*What is expected*
Copy the first line of the material below and every later line through the line containing "import * as THREE from 'three';", without any other output.

*Data provided*
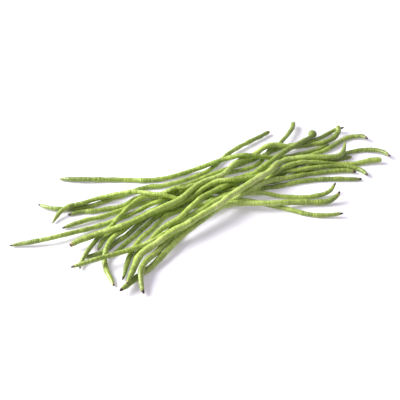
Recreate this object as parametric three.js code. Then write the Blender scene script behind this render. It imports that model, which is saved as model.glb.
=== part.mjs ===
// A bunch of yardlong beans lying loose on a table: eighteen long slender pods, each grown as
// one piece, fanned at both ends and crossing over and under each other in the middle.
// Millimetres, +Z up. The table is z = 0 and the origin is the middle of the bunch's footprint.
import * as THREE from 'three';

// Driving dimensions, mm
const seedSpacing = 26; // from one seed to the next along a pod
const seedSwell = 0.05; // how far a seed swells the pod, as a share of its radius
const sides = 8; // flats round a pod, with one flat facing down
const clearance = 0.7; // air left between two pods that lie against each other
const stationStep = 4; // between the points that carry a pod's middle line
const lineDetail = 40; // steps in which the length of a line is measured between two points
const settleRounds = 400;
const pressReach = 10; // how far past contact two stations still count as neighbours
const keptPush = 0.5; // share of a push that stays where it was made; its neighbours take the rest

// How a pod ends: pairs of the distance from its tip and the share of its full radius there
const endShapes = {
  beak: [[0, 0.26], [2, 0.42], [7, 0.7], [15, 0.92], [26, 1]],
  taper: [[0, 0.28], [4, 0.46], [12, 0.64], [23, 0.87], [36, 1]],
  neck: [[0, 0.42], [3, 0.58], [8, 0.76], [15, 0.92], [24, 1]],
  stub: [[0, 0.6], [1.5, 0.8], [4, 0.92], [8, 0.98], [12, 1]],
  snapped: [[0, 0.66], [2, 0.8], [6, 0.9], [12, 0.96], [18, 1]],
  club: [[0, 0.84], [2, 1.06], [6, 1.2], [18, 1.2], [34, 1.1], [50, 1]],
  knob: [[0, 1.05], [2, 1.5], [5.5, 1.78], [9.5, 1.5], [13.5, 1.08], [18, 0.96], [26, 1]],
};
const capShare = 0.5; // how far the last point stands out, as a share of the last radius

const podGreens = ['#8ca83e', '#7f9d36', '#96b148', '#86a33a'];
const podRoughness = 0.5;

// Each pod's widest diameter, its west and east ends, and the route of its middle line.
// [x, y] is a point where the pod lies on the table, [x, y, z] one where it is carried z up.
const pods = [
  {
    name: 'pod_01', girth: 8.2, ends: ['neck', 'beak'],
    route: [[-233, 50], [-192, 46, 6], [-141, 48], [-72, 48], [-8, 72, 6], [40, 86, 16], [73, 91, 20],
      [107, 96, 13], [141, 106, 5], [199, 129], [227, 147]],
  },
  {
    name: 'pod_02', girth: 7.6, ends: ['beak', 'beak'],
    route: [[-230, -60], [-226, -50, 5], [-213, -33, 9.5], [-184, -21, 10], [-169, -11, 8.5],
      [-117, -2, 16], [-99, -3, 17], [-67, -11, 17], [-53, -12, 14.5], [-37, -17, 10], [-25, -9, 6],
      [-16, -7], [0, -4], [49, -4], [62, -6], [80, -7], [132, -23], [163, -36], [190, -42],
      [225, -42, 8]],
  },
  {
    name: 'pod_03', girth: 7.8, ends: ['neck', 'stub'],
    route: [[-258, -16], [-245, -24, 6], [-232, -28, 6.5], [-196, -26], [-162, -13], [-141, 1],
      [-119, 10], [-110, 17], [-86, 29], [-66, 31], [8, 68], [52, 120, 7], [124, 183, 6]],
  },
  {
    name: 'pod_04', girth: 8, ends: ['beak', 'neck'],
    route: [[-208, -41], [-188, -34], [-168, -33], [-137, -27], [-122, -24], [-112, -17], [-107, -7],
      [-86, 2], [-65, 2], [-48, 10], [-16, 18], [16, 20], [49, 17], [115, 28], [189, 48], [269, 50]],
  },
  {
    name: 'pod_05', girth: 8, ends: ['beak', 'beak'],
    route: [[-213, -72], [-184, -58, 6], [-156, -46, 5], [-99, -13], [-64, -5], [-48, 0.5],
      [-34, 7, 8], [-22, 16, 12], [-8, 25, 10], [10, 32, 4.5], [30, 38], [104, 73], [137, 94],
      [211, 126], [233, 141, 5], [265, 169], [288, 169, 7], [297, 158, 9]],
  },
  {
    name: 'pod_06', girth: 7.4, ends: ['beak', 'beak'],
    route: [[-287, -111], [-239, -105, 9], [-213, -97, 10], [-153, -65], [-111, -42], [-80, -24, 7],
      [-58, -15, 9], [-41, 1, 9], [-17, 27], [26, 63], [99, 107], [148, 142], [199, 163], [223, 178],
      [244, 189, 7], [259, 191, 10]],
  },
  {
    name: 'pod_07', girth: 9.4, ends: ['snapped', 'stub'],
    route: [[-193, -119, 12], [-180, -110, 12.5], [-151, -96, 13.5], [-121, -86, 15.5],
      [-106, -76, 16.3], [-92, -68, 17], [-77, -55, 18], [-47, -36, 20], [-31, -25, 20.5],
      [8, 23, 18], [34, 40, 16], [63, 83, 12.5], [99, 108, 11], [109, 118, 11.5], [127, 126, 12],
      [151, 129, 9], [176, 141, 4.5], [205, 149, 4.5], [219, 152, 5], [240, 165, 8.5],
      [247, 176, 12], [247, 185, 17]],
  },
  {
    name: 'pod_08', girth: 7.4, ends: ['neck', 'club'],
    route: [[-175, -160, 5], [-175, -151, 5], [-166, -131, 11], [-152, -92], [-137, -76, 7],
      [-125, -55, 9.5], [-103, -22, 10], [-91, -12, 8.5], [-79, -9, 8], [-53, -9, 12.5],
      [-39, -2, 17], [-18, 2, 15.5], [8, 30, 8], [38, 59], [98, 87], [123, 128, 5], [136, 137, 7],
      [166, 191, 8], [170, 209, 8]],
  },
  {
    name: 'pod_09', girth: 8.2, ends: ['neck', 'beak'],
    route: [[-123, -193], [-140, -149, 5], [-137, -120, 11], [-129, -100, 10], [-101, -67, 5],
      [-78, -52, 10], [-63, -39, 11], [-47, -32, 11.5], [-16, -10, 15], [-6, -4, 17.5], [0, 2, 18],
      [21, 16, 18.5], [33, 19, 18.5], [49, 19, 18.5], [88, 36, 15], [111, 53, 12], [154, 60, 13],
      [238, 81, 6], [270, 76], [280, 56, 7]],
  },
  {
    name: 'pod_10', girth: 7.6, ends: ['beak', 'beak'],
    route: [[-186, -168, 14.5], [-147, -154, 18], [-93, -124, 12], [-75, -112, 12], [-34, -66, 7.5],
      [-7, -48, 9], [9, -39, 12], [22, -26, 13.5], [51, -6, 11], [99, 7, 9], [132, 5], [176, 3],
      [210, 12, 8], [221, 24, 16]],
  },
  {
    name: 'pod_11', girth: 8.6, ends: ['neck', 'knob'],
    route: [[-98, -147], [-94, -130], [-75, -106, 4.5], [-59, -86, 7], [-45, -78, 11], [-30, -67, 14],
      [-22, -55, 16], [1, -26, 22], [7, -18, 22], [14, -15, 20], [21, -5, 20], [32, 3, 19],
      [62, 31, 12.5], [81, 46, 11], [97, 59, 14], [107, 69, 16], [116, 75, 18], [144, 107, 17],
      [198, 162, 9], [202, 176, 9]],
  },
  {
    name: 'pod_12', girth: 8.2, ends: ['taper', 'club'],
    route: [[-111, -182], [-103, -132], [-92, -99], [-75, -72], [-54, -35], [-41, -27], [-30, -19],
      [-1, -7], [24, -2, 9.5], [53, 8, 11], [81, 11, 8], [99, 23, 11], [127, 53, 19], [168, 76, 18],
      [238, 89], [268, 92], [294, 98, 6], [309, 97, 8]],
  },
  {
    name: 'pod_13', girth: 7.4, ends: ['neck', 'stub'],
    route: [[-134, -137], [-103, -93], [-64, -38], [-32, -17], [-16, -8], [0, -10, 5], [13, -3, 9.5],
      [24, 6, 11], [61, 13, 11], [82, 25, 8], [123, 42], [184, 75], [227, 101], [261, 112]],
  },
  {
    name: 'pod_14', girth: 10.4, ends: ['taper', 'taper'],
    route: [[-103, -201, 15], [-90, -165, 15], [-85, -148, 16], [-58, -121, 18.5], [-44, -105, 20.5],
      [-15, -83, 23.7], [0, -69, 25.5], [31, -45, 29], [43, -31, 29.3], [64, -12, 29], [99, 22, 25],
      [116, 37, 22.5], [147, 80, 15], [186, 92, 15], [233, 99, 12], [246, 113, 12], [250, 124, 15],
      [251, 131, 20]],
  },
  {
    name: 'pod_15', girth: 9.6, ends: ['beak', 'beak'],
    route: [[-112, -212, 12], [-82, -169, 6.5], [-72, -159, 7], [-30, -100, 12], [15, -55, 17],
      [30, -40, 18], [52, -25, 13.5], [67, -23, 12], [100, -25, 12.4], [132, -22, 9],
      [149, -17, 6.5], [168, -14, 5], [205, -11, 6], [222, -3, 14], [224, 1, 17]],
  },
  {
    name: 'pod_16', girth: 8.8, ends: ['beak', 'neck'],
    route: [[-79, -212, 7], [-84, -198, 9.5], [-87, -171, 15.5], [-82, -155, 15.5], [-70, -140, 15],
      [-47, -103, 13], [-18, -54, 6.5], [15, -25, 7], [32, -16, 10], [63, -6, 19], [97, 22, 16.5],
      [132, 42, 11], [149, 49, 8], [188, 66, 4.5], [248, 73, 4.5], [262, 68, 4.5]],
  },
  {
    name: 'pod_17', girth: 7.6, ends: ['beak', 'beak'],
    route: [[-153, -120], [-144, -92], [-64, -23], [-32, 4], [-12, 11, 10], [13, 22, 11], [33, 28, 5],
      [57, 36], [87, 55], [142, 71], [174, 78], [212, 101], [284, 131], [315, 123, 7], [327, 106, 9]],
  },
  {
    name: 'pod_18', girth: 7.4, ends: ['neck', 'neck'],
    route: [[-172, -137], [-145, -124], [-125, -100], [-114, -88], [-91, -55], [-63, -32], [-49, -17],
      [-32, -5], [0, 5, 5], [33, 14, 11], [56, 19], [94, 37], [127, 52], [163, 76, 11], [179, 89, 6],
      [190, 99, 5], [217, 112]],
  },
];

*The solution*
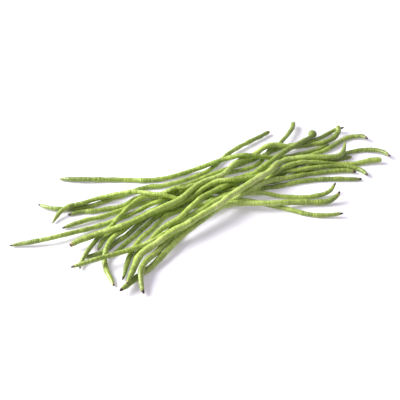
Recreate this object as parametric three.js code. Then write the Blender scene script behind this render. It imports that model, which is saved as model.glb.
=== part.mjs ===
// A bunch of yardlong beans lying loose on a table: eighteen long slender pods, each grown as
// one piece, fanned at both ends and crossing over and under each other in the middle.
// Millimetres, +Z up. The table is z = 0 and the origin is the middle of the bunch's footprint.
import * as THREE from 'three';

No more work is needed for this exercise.